Please don’t visit your neighbour and say, “My pastor told me to yell at you.” I’m not saying that. But if you had to put forth the case for why Christianity is true, what would you say. You don’t have to have all the answers, but you should at least understand why you believe it.

However, setting forth the case is not just about providing intellectual reasons for the truth of the Gospel. There are non-verbal ways of arguing the truth of Christianity. We can do it by acts of kindness. We can do that by fighting for justice. We can do that by simply not being a jerk.

If Christianity is true, it should affect us in some way. It should also affect the way we treat other people. It doesn’t mean that we are perfect, but it does mean that people can see God at work in us.

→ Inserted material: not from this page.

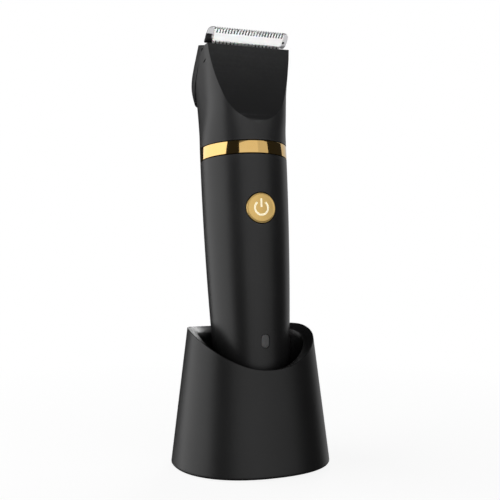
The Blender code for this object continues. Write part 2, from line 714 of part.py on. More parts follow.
def motor_can(materials, parent):
    profile = ((5.0, MOTOR_BOTTOM), (MOTOR_RADIUS, MOTOR_BOTTOM + 1.0), (MOTOR_RADIUS, MOTOR_TOP), (3.0, MOTOR_TOP), (3.0, MOTOR_TOP + 1.0))
    motor = add_object("motor_can", turned(profile, 32), materials["steel"], parent)
    return cut_with(motor, turned(((1.3, MOTOR_TOP - 4.0), (1.3, MOTOR_TOP + 4.0)), 12))


def motor_mount(materials, parent):
    """Plate across the head that the motor is screwed to."""
    low = MOTOR_TOP + GAP
    mount = add_object("motor_mount", turned(((15.0, low), (15.0, MOUNT_TOP)), 32), materials["black_plastic"], parent)
    mount = cut_with(mount, turned(((3.3, low - 5), (3.3, MOUNT_TOP + 5)), SMALL_SEGMENTS))
    mount = cut_with(mount, box((-20.0, -20.0, low - 5), (20.0, -10.5, MOUNT_TOP + 5)))
    mount = cut_with(mount, box((-20.0, 9.6, low - 5), (20.0, 20.0, MOUNT_TOP + 5)))
    for side in (-1, 1):
        mount = cut_with(mount, turned(((1.2, low - 5), (1.2, MOUNT_TOP + 5)), 12, (side * 5.6, 0.0)))
    return mount


def mount_screw(name, side, materials, parent):
    profile = ((0.8, MOTOR_TOP + GAP), (0.8, MOUNT_TOP + GAP), (1.6, MOUNT_TOP + GAP), (1.6, MOUNT_TOP + 1.4))
    return add_object(name, turned(profile, 12, (side * 5.6, 0.0)), materials["steel"], parent)


def motor_shaft(materials, parent):
    profile = ((1.0, MOTOR_TOP - 3.6), (1.0, CAM_TOP - 0.4))
    return add_object("motor_shaft", turned(profile, 12), materials["steel"], parent, (0, 0, MOTOR_TOP))


def eccentric_cam(materials, parent):
    """Disc pressed on the shaft, with the drive pin standing off its centre."""
    cam = turned(((3.2, CAM_BOTTOM), (3.2, CAM_TOP + 0.6)), 24)
    cam = add_object("eccentric_cam", cam, materials["white_nylon"], parent, (0, 0, CAM_BOTTOM))
    cam = cut_with(cam, turned(((1.05, CAM_BOTTOM - 2), (1.05, CAM_TOP - 0.2)), 12))
    pin = turned(((CAM_PIN_RADIUS, CAM_TOP), (CAM_PIN_RADIUS, CAM_PIN_TOP)), 12, (CAM_OFFSET, 0.0))
    return cut_with(cam, pin, "UNION")


# ---- cutting unit -----------------------------------------------------------------------------
def scallop_edge(half_width, count, depth):
    """Lower edge of the cutter, left to right: round-ended teeth pointing down."""
    pitch = 2.0 * half_width / count
    points = []
    for tooth in range(count):
        left = -half_width + pitch * tooth
        points += [(left + pitch * 0.14, depth), (left + pitch * 0.26, depth * 0.15)]
        points += [(left + pitch * 0.5, 0.0), (left + pitch * 0.74, depth * 0.15), (left + pitch * 0.86, depth)]
    return points


def slot_edge(half_width, count, depth, tip, slot_share=0.42):
    """Toothed upper edge, right to left: straight teeth with square slots between them."""
    pitch = 2.0 * half_width / (count + 0.5)
    points = []
    for slot in range(count):
        right = half_width - pitch * (slot + 0.5)
        left = right - pitch * slot_share
        points += [(right, tip), (right, tip - depth), (left, tip - depth), (left, tip)]
    return points


def cutter(materials, parent):
    outline = [(-CUTTER_HALF_WIDTH, SCALLOP_DEPTH)] + scallop_edge(CUTTER_HALF_WIDTH, SCALLOPS, SCALLOP_DEPTH)
    outline += [(CUTTER_HALF_WIDTH, SCALLOP_DEPTH), (CUTTER_HALF_WIDTH, CUTTER_LENGTH)]
    outline += slot_edge(CUTTER_HALF_WIDTH, CUTTER_TEETH, CUTTER_SLOT_DEPTH, CUTTER_LENGTH)
    outline.append((-CUTTER_HALF_WIDTH, CUTTER_LENGTH))
    return add_object("cutter", prism_y(outline, 0.0, CUTTER_THICKNESS), materials["ceramic"], parent)


def comb_outline():
    """Fixed comb: low ear on the right, short ear on the left, and a window for the drive."""
    reach = COMB_HALF_WIDTH
    outline = [(-reach, EAR_BOTTOM), (-CUTTER_HALF_WIDTH - 0.2, EAR_BOTTOM), (-CUTTER_HALF_WIDTH - 0.2, 2.0)]
    outline += [(-WINDOW_HALF_WIDTH, 2.0), (-WINDOW_HALF_WIDTH, WINDOW_TOP)]
    outline += [(WINDOW_HALF_WIDTH, WINDOW_TOP), (WINDOW_HALF_WIDTH, 2.0), (CUTTER_HALF_WIDTH + 0.6, 2.0)]
    outline += [(CUTTER_HALF_WIDTH + 0.6, -0.2), (reach - 1.0, -0.4), (reach, 1.4), (reach, COMB_TIP - 3.0)]
    outline += [(reach - 0.3, COMB_TIP - 1.6), (reach - 1.1, COMB_TIP - 0.6), (reach - 2.4, COMB_TIP)]
    outline += slot_edge(CUTTER_HALF_WIDTH, COMB_TEETH, COMB_SLOT_DEPTH, COMB_TIP)
    outline += [(-reach + 2.2, COMB_TIP), (-reach + 0.8, COMB_TIP - 0.8), (-reach, COMB_TIP - 2.6)]
    return outline


def comb(materials, parent):
    plate = add_object("comb", prism_y(comb_outline(), COMB_FRONT, COMB_BACK), materials["steel"], parent)
    plate = cut_with(plate, prism_y(moved(circle(0.6, 12), 17.0, 2.6), 0.0, 5.0))
    for side in (-1, 1):
        hole = prism_y(moved(circle(COMB_SCREW_HOLE, 12), side * COMB_SCREW_PLACE[0], COMB_SCREW_PLACE[1]), 0.0, 5.0)
        plate = cut_with(plate, hole)
    return plate


def blade_carrier(materials, parent):
    """Black holder behind the comb, open in the middle for the cutter's drive arm."""
    carrier = box((-CUTTER_HALF_WIDTH, COMB_BACK + GAP, -2.6), (CUTTER_HALF_WIDTH, 4.8, 4.6))
    carrier = add_object("blade_carrier", carrier, materials["satin_black"], parent)
    low = (-COMB_HALF_WIDTH, CUTTER_THICKNESS + 0.15, -0.6)
    strip = box(low, (-CUTTER_HALF_WIDTH - 0.5, COMB_BACK + 0.2, EAR_BOTTOM - GAP))
    carrier = cut_with(carrier, strip, "UNION")
    bridge = box((-CUTTER_HALF_WIDTH - 1.4, COMB_FRONT + 0.1, -0.1), (-CUTTER_HALF_WIDTH + 1.0, COMB_BACK + 0.8, 1.6))
    carrier = cut_with(carrier, bridge, "UNION")
    carrier = cut_with(carrier, box((-WINDOW_HALF_WIDTH, 0.0, -5.0), (WINDOW_HALF_WIDTH, 3.4, 8.0)))
    for side in (-1, 1):
        post = box((side * 12.5 - 1.2, COMB_FRONT, -5.0), (side * 12.5 + 1.2, 3.2, -0.1))
        carrier = cut_with(carrier, post, "UNION")
    for side in (-1, 1):
        hole = prism_y(moved(circle(COMB_SCREW_HOLE, 12), side * COMB_SCREW_PLACE[0], COMB_SCREW_PLACE[1]), 0.0, 8.0)
        carrier = cut_with(carrier, hole)
    return carrier


def comb_screw(name, side, materials, parent):
    centre = (side * COMB_SCREW_PLACE[0], COMB_SCREW_PLACE[1])
    screw = add_object(name, prism_y(moved(circle(0.8, 12), *centre), COMB_FRONT + 0.1, 5.3), materials["steel"], parent)
    return cut_with(screw, prism_y(moved(circle(1.7, 12), *centre), 5.1, 5.9), "UNION")


def cutter_yoke(materials, parent):
    """Drive arm of the cutter: pad behind it, arm down into the head, fork round the drive pin."""
    yoke = add_object("cutter_yoke", box((-9.0, 1.3, 1.0), (9.0, 2.6, 2.9)), materials["white_nylon"], parent)
    yoke = cut_with(yoke, box((-3.6, 1.3, -7.6), (3.6, 2.6, 2.0)), "UNION")
    return yoke


def yoke_fork(yoke, frame):
    """Leg and slotted tongue, laid out in the groomer's frame and joined to the arm."""
    material = yoke.data.materials[0]
    leg = add_object("leg", box((-3.5, -3.9, 150.2), (3.5, -1.9, 160.3)), material, frame)
    yoke = combine(yoke, leg, "UNION")
    tongue = add_object("tongue", box((-4.8, -3.9, 150.2), (4.8, 3.4, 151.8)), material, frame)
    yoke = combine(yoke, tongue, "UNION")
    slot = add_object("slot", box((-3.2, -2.2, 148.0), (3.2, 8.0, 154.0)), material, frame)
    return combine(yoke, slot)


def carrier_hooks(carrier, frame):
    """Two hooks that reach back from the carrier to the rear cover's mouth."""
    for side in (-1, 1):
        low = (side * 12.5 - 1.4, -5.4, 162.9)
        high = (side * 12.5 + 1.4, COVER_MOUTH - GAP, 164.4)
        carrier = combine(carrier, add_object("hook", box(low, high), carrier.data.materials[0], frame), "UNION")
    return carrier


def cutter_spring(materials, parent):
    """Flat steel strip in front of the yoke's arm that holds the cutter to the comb."""
    outline = ((-13.4, -4.4), (13.4, -4.4), (13.4, -3.5), (-13.4, -3.5))
    return add_object("cutter_spring", prism_y(outline, 0.5, 0.9), materials["steel"], parent)


# ---- assembly ---------------------------------------------------------------------------------
def clear_scene():
    for item in list(bpy.data.objects):
        bpy.data.objects.remove(item, do_unlink=True)


def build_stand(materials, stand, groomer):
    stand_shell(materials, stand)
    stand_base_cover(materials, stand)
    stand_pad(materials, stand)
    stand_ballast(materials, stand)
    stand_board(materials, stand)
    stand_inlet(materials, stand)
    for number, place in enumerate(screw_places(), 1):
        base_screw(f"base_screw_{number}", place, materials, stand)
    pin_guide(materials, groomer)
    for side, word in ((-1, "left"), (1, "right")):
        charging_pin(f"charging_pin_{word}", side, materials, groomer)
        centre = (side * CONTACT_SPACING / 2, 0.0)
        coil_spring(f"pin_spring_{word}", centre, 1.2, 0.2, -7.4, -4.8, 3, materials, groomer)


def build_handle(materials, groomer):
    handle_shell(materials, groomer)
    end_cap(materials, groomer)
    end_cap_seal(materials, groomer)
    for side, word in ((-1, "left"), (1, "right")):
        charging_contact(f"charging_contact_{word}", side, materials, groomer)
    chassis(materials, groomer)
    battery(materials, groomer)
    battery_tab("battery_tab_bottom", BATTERY_BOTTOM - GAP - 0.4, materials, groomer)
    battery_tab("battery_tab_top", BATTERY_TOP + GAP, materials, groomer)
    main_board(materials, groomer)
    tact_switch(materials, groomer)
    status_led(materials, groomer)
    light_pipe(materials, groomer)
    button_membrane(materials, groomer)
    power_button(materials, groomer)
    gold_band(materials, groomer)
    neck_seal(materials, groomer)


def build_head(materials, groomer):
    head_housing(materials, groomer)
    motor_can(materials, groomer)
    motor_mount(materials, groomer)
    for side, word in ((-1, "left"), (1, "right")):
        mount_screw(f"mount_screw_{word}", side, materials, groomer)
    motor_shaft(materials, groomer)
    eccentric_cam(materials, groomer)
    rear_cover(materials, groomer)


def build_blade(materials, groomer, blade):
    carrier_hooks(blade_carrier(materials, blade), groomer)
    comb(materials, blade)
    cutter(materials, blade)
    yoke = cutter_yoke(materials, blade)
    yoke_fork(yoke, groomer)
    cutter_spring(materials, blade)
    for side, word in ((-1, "left"), (1, "right")):
        comb_screw(f"comb_screw_{word}", side, materials, blade)


def main():
    clear_scene()
    materials = make_materials()
    stand = add_empty("stand_frame", None, (0.0, 0.0, 0.0), 0.0)
    groomer = add_empty("groomer_frame", None, GROOMER_FOOT, -LEAN)
    blade = add_empty("blade_frame", groomer, BLADE_ORIGIN, BLADE_LEAN)
    bpy.context.view_layer.update()
    build_stand(materials, stand, groomer)
    build_handle(materials, groomer)
    build_head(materials, groomer)
    build_blade(materials, groomer, blade)


main()
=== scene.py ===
"""Looks of the body groomer in its charging stand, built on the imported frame.

Pieces are laid out in millimetres in three frames: the stand's, the groomer's (+Z along the handle)
and the blade's (+Z up the blade, +Y towards the skin side).
"""

import json
import math

import bmesh
import bpy
from mathutils import Matrix, Vector


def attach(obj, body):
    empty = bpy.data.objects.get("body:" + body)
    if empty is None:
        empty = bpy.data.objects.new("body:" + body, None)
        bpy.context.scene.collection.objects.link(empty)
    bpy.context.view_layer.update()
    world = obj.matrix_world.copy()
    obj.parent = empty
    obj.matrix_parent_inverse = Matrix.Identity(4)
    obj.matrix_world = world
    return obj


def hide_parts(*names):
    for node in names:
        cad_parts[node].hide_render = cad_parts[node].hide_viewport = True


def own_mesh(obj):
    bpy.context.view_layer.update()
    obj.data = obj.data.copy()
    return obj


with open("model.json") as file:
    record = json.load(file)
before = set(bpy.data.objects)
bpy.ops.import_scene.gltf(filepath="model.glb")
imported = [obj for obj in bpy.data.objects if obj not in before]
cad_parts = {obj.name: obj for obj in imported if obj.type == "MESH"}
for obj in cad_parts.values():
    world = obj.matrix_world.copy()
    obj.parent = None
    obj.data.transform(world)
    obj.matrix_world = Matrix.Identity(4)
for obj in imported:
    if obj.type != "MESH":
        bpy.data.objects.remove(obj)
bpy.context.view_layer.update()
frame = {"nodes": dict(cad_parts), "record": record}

METRES = 0.001

# ---- frames ---------------------------------------------------------------------------------
LEAN = math.radians(6.5)
GROOMER_FOOT = (0.0, -5.1, 16.0)
BLADE_ORIGIN = (0.0, -8.83, 162.73)
BLADE_LEAN = math.radians(52.0)
STAND = Matrix.Identity(4)
GROOMER = Matrix.Translation([v * METRES for v in GROOMER_FOOT]) @ Matrix.Rotation(-LEAN, 4, "X")
BLADE = GROOMER @ Matrix.Translation([v * METRES for v in BLADE_ORIGIN]) @ Matrix.Rotation(BLADE_LEAN, 4, "X")

# ---- camera ---------------------------------------------------------------------------------
CAMERA_AZIMUTH = math.radians(-21.5)
CAMERA_DISTANCE = 0.358
CAMERA_HEIGHT = 0.0963
CAMERA_PITCH = math.radians(-0.9)
CAMERA_LENS = 60.0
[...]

I had a group of friends in late high school and early university. They were my drinking buddies. During university I became a Christian. I tried to share my faith but I will confess that I wasn’t good at it. We lost touch for a few years. Most of these friends ended up being faithful Christians. I won’t say that it was because of me. But one of my friends told me years later that they saw something in my life that spoke to them. That was one piece of their journey.

We need to reflect on what we are doing to shine both the truth and love of Christ into the lives of our friends and family.

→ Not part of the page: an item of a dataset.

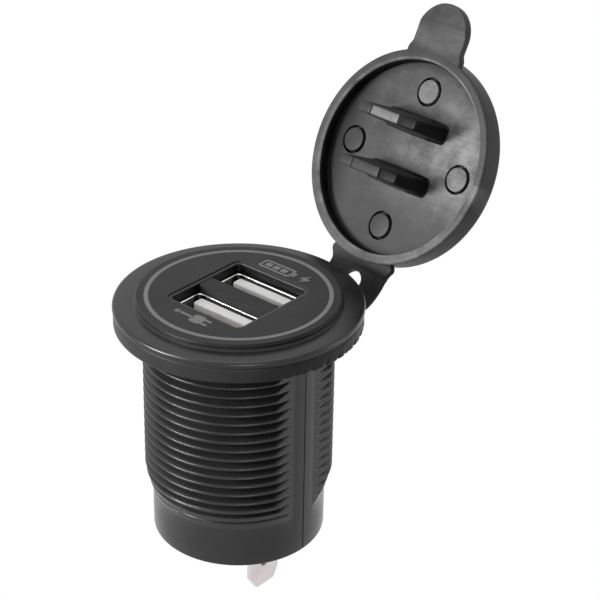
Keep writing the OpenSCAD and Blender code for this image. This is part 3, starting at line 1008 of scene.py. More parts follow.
@dataclass
class FaceParts:
    """The raised face plate, the printed film on it and the printed marks."""

    face_r: float = 15.15
    flange_top: float = 3.4
    plate_top: float = 4.2
    film_top: float = 4.4
    window_x: float = 13.5
    window_y: float = 14.9
    window_r: float = 0.8
    film_grow: float = 1.1
    film_r: float = 15.0
    skirt_r: float = 11.52
    skirt_wall: float = 0.9
    skirt_low: float = -2.8
    block_top: float = 2.9
    count: int = 288
    ring_outer_r: float = 13.85
    ring_inner_r: float = 13.2
    battery_at: tuple[float, float] = (-1.1, 9.75)
    bolt_at: tuple[float, float] = (4.3, 9.75)
    plug_y: float = -9.7

    def ring_surface(self, path: list[tuple[float, float, float]], count: int) -> Patch:
        """A closed band between the window's outline and a circle.

        Each path entry is (share, radius or grow, z). A share of 0 is the window's outline grown by
        the second number, a share of 1 is the circle with it as radius, and between them the two
        are mixed.

        Args:
            path: the band's cross section, all the way round.
            count: points around.

        Returns:
            The closed surface.
        """
        width, height, corner = self.window_x, self.window_y, self.window_r
        inner = round_rect(width + 0.3, height + 0.3, corner + 0.15, count)
        rows = []
        for share, size, z in path:
            if share == 0:
                flat = round_rect(width + size, height + size, corner + size / 2, count)
            else:
                flat = size * unit_circle(count)
                if share < 1:
                    flat = share * flat + (1 - share) * inner
            rows.append(at_height(flat, z))
        # painted shade makes the window's wall black up to its edge, and a painted highlight makes a
        # paler border around it
        wall = [share == 0 and z < self.plate_top - 0.06 for share, _, z in path]
        border = [0.12 if share == 0 else 0.0 for share, _, _ in path]
        painted_light_shade = np.where(wall, -1.2, border)
        return Patch(np.stack(rows), wrap_rows=True, wrap_cols=True, painted_light_shade=painted_light_shade)
    def plate(self) -> bpy.types.Object:
        """The face plate with its skirt: eased edges and a small fillet at its foot."""
        top, low = self.plate_top, self.flange_top
        inner = self.skirt_r - self.skirt_wall
        path = [
            (0, 0.0, self.block_top + 0.01),
            (0, 0.0, top - 0.12),
            (0, 0.03, top - 0.05),
            (0, 0.10, top - 0.01),
            (0, 0.22, top),
            (0.5, self.face_r - 0.14, top),
            (1, self.face_r - 0.16, top),
            (1, self.face_r - 0.06, top - 0.03),
            (1, self.face_r, top - 0.11),
            (1, self.face_r, low + 0.24),
            (1, self.face_r + 0.10, low + 0.16),
            (1, self.face_r + 0.22, low + 0.10),
            (1, self.face_r + 0.30, low + 0.01),
            (1, self.skirt_r, low + 0.01),
            (1, self.skirt_r, self.skirt_low + 0.1),
            (1, self.skirt_r - 0.1, self.skirt_low),
            (1, inner, self.skirt_low),
            (1, inner, self.block_top + 0.01),
        ]
        return make_piece("face_plate_dressed", [self.ring_surface(path, self.count)])

    def film(self) -> bpy.types.Object:
        """The printed film: a thin band with an eased outer and window edge."""
        grow = self.film_grow
        path = [
            (0, grow, self.plate_top + 0.005),
            (0, grow, self.film_top - 0.05),
            (0, grow + 0.08, self.film_top),
            (0.5, self.film_r - 0.1, self.film_top),
            (1, self.film_r - 0.06, self.film_top),
            (1, self.film_r, self.film_top - 0.05),
            (1, self.film_r, self.plate_top + 0.005),
        ]
        return make_piece("face_film", [self.ring_surface(path, self.count)])

    def flat_mark(self, outline: np.ndarray) -> Patch:
        """A printed shape: its outline raised over the film, closed with a fan at its middle."""
        rows = [at_height(outline, self.film_top + lift) for lift in (-0.02, 0.012)]
        return Patch(np.stack(rows), wrap_cols=True, cap_first=True, cap_last=True)

    def band_mark(self, outer: np.ndarray, inner: np.ndarray) -> Patch:
        """A printed line between two outlines with equally many points."""
        low, high = self.film_top - 0.02, self.film_top + 0.012
        rows = [(outer, low), (outer, high), (inner, high), (inner, low)]
        grid = np.stack([at_height(flat, z) for flat, z in rows])
        return Patch(grid, wrap_rows=True, wrap_cols=True)

    def marks(self) -> bpy.types.Object:
        """The printed ring, charge bars with a bolt by one port, and a plain plug by the other."""
        circle = unit_circle(192)
        parts = [self.band_mark(self.ring_outer_r * circle, self.ring_inner_r * circle)]

        def bar(width: float, height: float, radius: float, count: int, x: float, y: float) -> None:
            """Prints a rectangle with round corners at a place."""
            parts.append(self.flat_mark(round_rect(width, height, radius, count) + [x, y]))

        # battery outline with its cap and bars
        x, y = self.battery_at
        outer, inner = round_rect(6.0, 2.3, 0.4, 96), round_rect(5.3, 1.6, 0.25, 96)
        parts.append(self.band_mark(outer + [x, y], inner + [x, y]))
        bar(0.5, 1.1, 0.12, 32, x + 3.35, y)
        for i in range(3):
            bar(1.1, 1.0, 0.1, 32, x - 1.65 + 1.5 * i, y)
        bolt = [[0.25, 1.3], [-0.85, -0.2], [-0.05, -0.2], [-0.3, -1.3], [0.85, 0.25], [0.05, 0.25]]
        parts.append(self.flat_mark(divided(np.array(bolt), 0.2, closed=True) + self.bolt_at))
        # plug sign: a body with two prongs, its lead and the lead's end
        bar(2.2, 2.2, 0.7, 64, 0.9, self.plug_y)
        for dy in (-0.55, 0.55):
            bar(1.3, 0.42, 0.15, 32, 2.5, self.plug_y + dy)
        bar(2.9, 0.42, 0.18, 48, -1.4, self.plug_y)
        bar(0.9, 0.9, 0.44, 32, -3.0, self.plug_y)
        return make_piece("face_print", parts, sharp=20)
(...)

Paul made it a habit to visit the synagogues and reason with them about Jesus. They were his people and he cared about them. Some responded positively and some rejected him. But he did it anyway.

We can do the same thing, not by visiting synagogues but by being with the people that are natural for us to be around. Our friends and family. We need to argue with them. Not by yelling and screaming but by putting together a compelling and attractive argument for why Christianity is true. It will include having intellectual reasons for the faith but it will also be by how we live out our faith. How Paul talked to the Jews in the first section of Acts 17 is different from how he talked to the Greeks in Athens later in Acts 17. What is important is that we are true to ourselves and our context.